Our Observation

Staff opinion


  • By
  • | 9:24 a.m. September 29, 2010
  • Winter Park - Maitland Observer
  • Opinion
  • Share

Winter Park has long since built out to its horizons. Take a short drive around its perimeters and you’ll find concrete, brick, wood and grass where forests and swamps once stood.

Outside of wetland areas, the idea of protecting a rural boundary vanished decades ago, behind the shadowy façades of multi-million dollar homes to the north.

But take a short trip to a City Commission meeting, and after a long wait, chances are you’ll hear somebody arguing about development anyway.

With only a few house-sized enclaves of untouched dirt left in Winter Park, developers have few options to build: Bulldoze something else, or pay out the nose.

And with Winter Park’s history of growth and development comes a universal theme: improvement. It’s as simple as the ubiquitous maneuver in the board game Monopoly. If you improve upon a piece of land, you’re building on it. You’re turning bare land into something more economically valuable.

Adding more value is almost always seen as a good thing. Just ask any homeowner hoping to flip their property for more money.

But ask a senior citizen if they think higher property value is a good thing, and you’ll get a different story. On a fixed retirement income, higher property value means property taxes take a bigger and frequently unmanageable chunk of a small paycheck. Absent the shield of the homestead tax exemption, rising property tax may be the biggest fear for seniors, next to paying for health care.

Take a drive down one of the streets of Winter Park’s west side and you’ll likely see quite a few seniors — retirees who can’t afford a more expensive new vision of their neighborhood.

Winter Park’s west side has long been at odds with the threat of development. A slow westward redevelopment of the posh Hannibal Square commercial area has brought shops, restaurants and bars catering to a wealthier clientele ever closer to the perpetually lower-income residential area.

The contrast couldn’t be more stark than along Pennsylvania Avenue. Guests enjoying a $14 salad at the corner of Pennsylvania and New England Avenues could throw their fork across the street and hit a house worth less than $30,000.

There have been revolts. West side area residents have protested later serving times at Hannibal Square bars that asked to be open as late as those on Park Avenue. The restaurateurs could make more money if they could stay open later. But residents feared more noise and late-night traffic. The residents won.

But as Winter Park’s development moves westward, it’s grown more stealthy.
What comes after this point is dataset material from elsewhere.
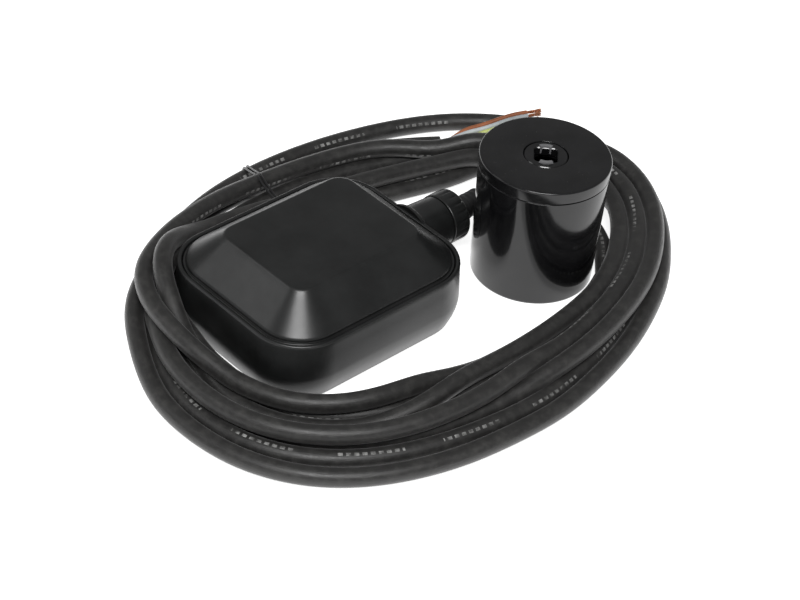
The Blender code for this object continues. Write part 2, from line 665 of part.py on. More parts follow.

Monday night developer Dan Bellows asked the city to allow him to build apartments. Not the typical apartments, but apartments on top of garages behind houses along Symonds Avenue, along a flat tract of dry grass and weeds next to small, low-cost houses emptying out onto a brick-paved road.

The land that those would-be apartments would rise above happens to abut the Central Business District that’s allowed higher value buildings to creep steadily westward through Winter Park’s west side. He asked if he could build a three-story apartment building a few feet from a single-family home plot.

All the City Commission had to do was say yes. They refused. Score another victory for Winter Park’s most embattled neighborhood.